OK, now I'm also inclined to use pymethod for everything. Raising compile errors and preparing documentation would be big stuff, though.

davidhewitt commented 3 years ago

Yes, I'm willing to put in the effort to build all of the necessary implementation for 0.15!

mejrs commented 3 years ago

a user this week tried to implement __str__ and __repr__ in #[pymethods] and then was confused why they did not work

I've had this problem too.

preparing documentation

I'm on board to do this. I know my way around the magic methods (in python) pretty well.

davidhewitt commented 3 years ago

Help with the documentation when we're ready would be really amazing.

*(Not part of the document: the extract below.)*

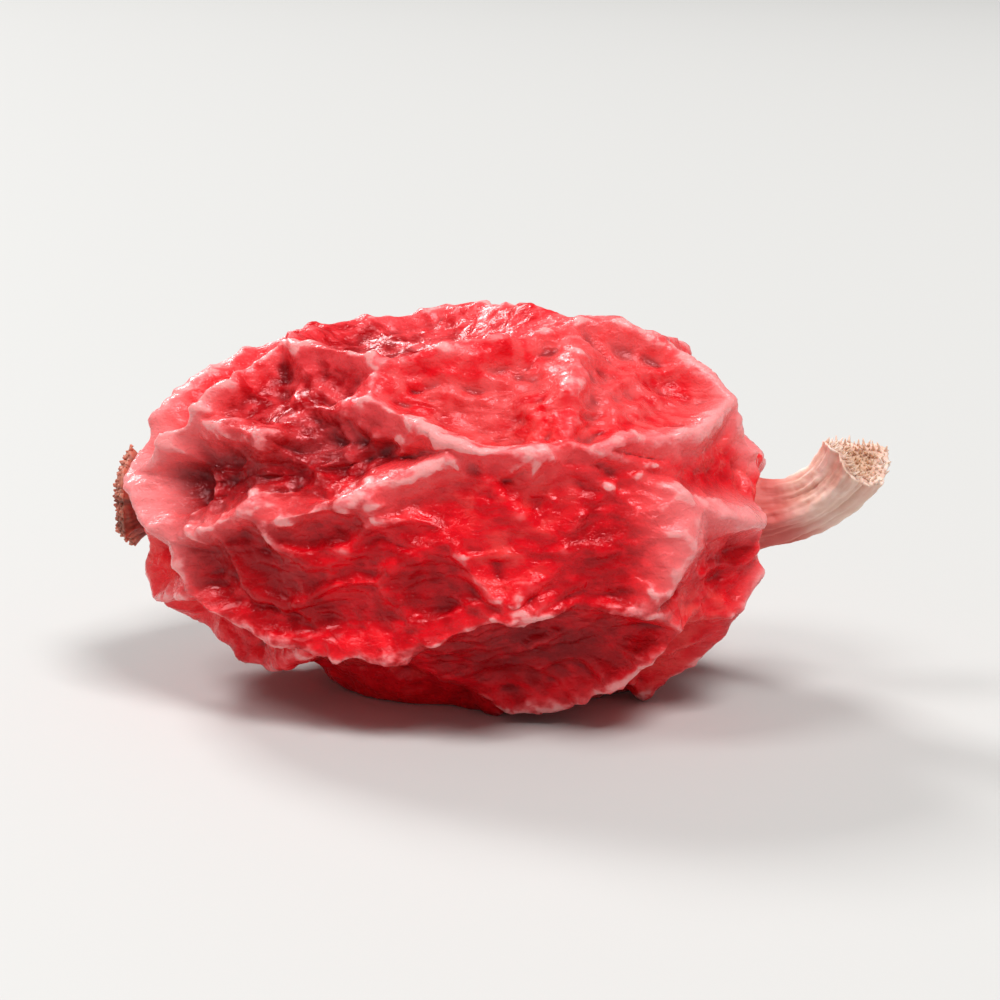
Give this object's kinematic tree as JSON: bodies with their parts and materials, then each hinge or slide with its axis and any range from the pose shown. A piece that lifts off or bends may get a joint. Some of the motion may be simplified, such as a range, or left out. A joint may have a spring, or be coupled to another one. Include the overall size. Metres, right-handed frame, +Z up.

I'll probably start experimenting with this in about a month's time once 0.14 release is done and any relevant bugfixes out the way.

I imagine that what this will end up being like is that the #[pymethods] which have constraints in the types and arguments will be the ones that need documentation.

For example, we might need to document constraints like:

`__setattr__` 
  - Takes a receiver (`&self`, `&mut self`, `PyRef<Self>`, `Py<Self>` etc.)
  - Takes two arguments
  - Returns `()` or `PyResult<()>`

`__str__`
  - Takes a receiver (`&self`, `&mut self`, `PyRef<Self>`, `Py<Self>` etc.)
  - Takes no arguments
  - _Should_ return a string type (`&str`, `String`, `&PyString`, `&PyAny`, `PyObject` etc.), optionally wrapped in `PyResult`. 

I imagine that it might need a couple iterations to make this all easy to read.

davidhewitt commented 3 years ago

The initial implementation for #[pymethods] is merged in #1864 and the remaining work is tracked in #1884. The plan is not to change #[pyproto] any more, and to eventually deprecate. Anyone who has a need for this functionality is encouraged to try the experimental #[pymethods] implementation in 0.15 once that releases (or on main already).